Une délégation basée sur la confiance

« On a de très bons rapports avec eux, on est dans un état d’esprit très familial », estime l’éleveur. Plus qu’une stricte relation professionnelle, Sébastien et sa famille tissent un lien de confiance important avec ses collaborateurs du para-agricole. « On n’a même pas besoin d’être sur place. Je note sur un tableau les objectifs à atteindre, les informations nécessaires et l’inséminateur s’occupe du reste, on gagne énormément de temps. » Idem pour le choix des taureaux pour la reproduction par insémination : « Il connaît nos attentes, je ne suis pas un expert en génétique et je n’ai pas vraiment le temps de m’en occuper », assure Sébastien.

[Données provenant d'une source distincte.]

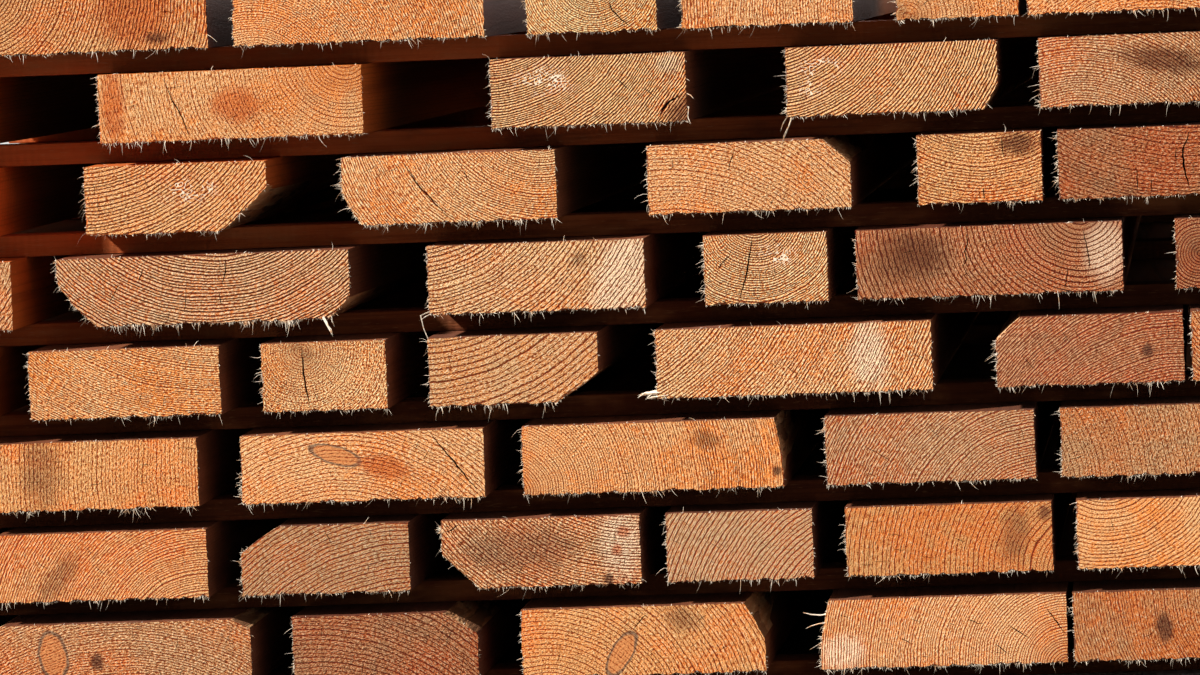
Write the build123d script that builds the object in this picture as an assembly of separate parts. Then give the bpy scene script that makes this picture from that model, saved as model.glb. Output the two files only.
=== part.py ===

Il en va de même pour le nutritionniste qui compose lui-même les rations alimentaires des vaches. En effet, la dose de travail en élevage est très importante, d’autant plus que la main-d’oeuvre se fait de plus en plus rare. « On a deux salariés à temps plein, ma mère participe et mon père également même s’il est à la retraite. C’est de plus en plus compliqué de trouver du personnel bien formé et dans un bon état d’esprit. Et on a de plus en plus de travail. » L’éleveur travaille également pour plus de 300 clients agriculteurs, qui sollicitent des prestations tout au long de l’année. « Cet après-midi, on a quatre presses qui tournent, on s’occupe des foins de tous nos clients. Fauche, pressage, enrubannage, moisson, ensilage… Il n’y a pas de périodes creuses, nous sommes toujours occupés. » Sébastien compte donc tout particulièrement sur les techniciens et professionnels du para-agricole pour l’aider à gagner en performance, pour le conseiller et libérer du temps dédié à d’autres activités. L’important, c’est une passion commune et partagée, de bonnes relations, 100 % de confiance et un regard dans la même direction. Autant de liens qui confèrent aux professionnels du para-agricole une place de choix auprès des agriculteurs et un soutien incomparable.

Charlotte Bayon

EN CHIFFRES / Les métiers para-agricoles

6 000

C’est le nombre de conseillers des chambres d’agriculture qui oeuvrent chaque jour au service de l’agriculture selon Chambres agriculture France.

30 422

C’était l’effectif permanent du ministère de l’Agriculture et de l’Alimentation en 2019, selon le dernier bilan social du ministère.

+ 7 000

C’est le nombre de collaborateurs du réseau Éliance, fédération des entreprises de conseil et service en élevage de ruminants en France en 2022. Parmi eux, il y a 2 200 inséminateurs et 1 200 conseillers.

+ de 102 000

C’est le nombre de salariés employés par une des 21 500 entreprises de travaux agricoles ruraux et forestiers en 2021, en France, selon la Fédération nationale des entrepreneurs des territoires (FNEDT).

190 000

C’est le nombre de salariés (filiales incluses) au sein de La Coopération agricole.

6 520

C’est le nombre de vétérinaires d’animaux de rente, selon l’Atlas démographique de la profession vétérinaire 2022.

15 000

C’est le nombre de salariés pour le secteur de la nutrition animale, selon l’organisation professionnelle qui représente l’industrie de la nutrition animale, le Snia.

13 700

C’est le nombre d’experts revendiqués par le réseau CerFrance.

35 000

C’est le nombre de salariés qui travaillent au sein d’une entreprise de services, distribution et de location du machinisme agricole, d’espaces verts, des métiers spécialisés, selon le Sedima, l’organisation professionnelle qui regroupe l’ensemble de ces entreprises.

27 530

C’est le nombre de salariés qui travaillent pour l’industrie des agroéquipements, selon Axema, le syndicat français des acteurs industriels de la filière des agroéquipements et de l’agroenvironnement.

450

C’est le nombre de journalistes professionnels de terrain qui travaillent pour la presse agricole et rurale en France, selon son syndicat national, SNPar.